G.M. Tamás: They [the Momentum Movement] are not likely to win the next elections, but they represent a new brand of politics. These people are taking from the right most of its prejudices without accepting all its policies, and taking some of the policies of the moderate left and of the liberals, without confessing that they are either on the moderate left or that they are liberals. There are similar movements emerging all across Europe, such as the USR movement in Romania – already quite successful and in Parliament – and the movement of Emmanuel Macron, who seems to be the most successful candidate for the French presidency.

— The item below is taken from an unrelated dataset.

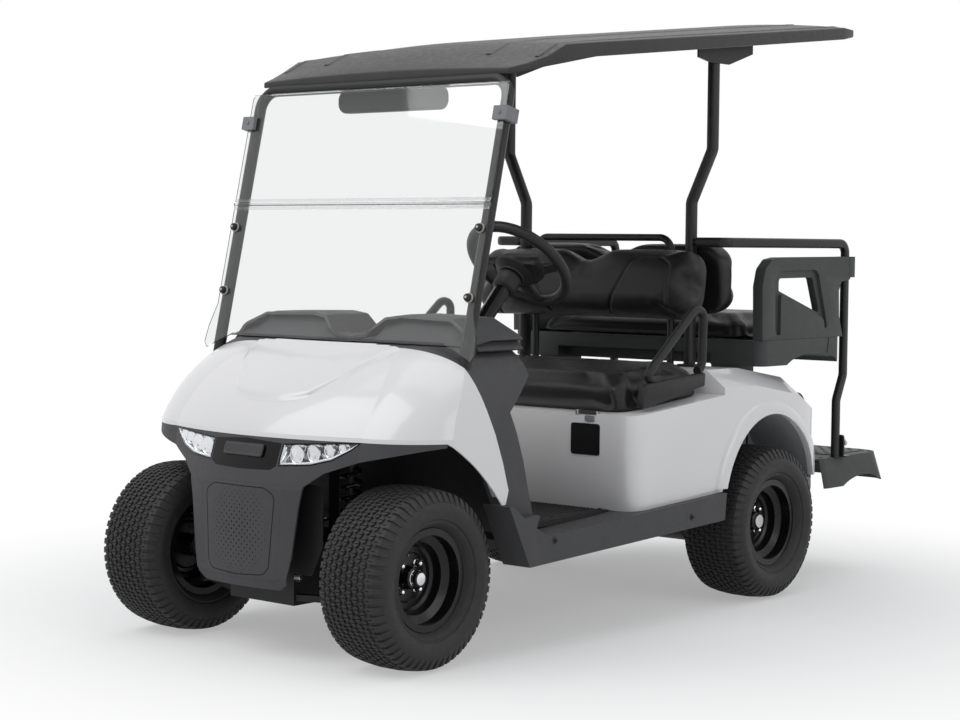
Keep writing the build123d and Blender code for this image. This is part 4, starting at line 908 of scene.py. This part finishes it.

Take this for an example. The leader of the Momentum Movement says in all his interviews that in the last elections he voted for Mr Orbán’s party, to show that he was not some sort of “foreign agent,” Judeo-liberal or Commie. Many people in Hungarian civil society (e.g. the teacher’s movement) did the same. It gives them a clean bill of health in the eyes of the majority, as it were. They would also curse all the parties that since 1989 have played a role on either the left or in the liberal middle, therefore conforming to the common prejudice that there are indeed some anti-nationalist forces operating, destroying the backbone of our nation, and selling us off to Europe, liberals, feminists, egalitarians, vegetarians or some other diabolical things of this kind.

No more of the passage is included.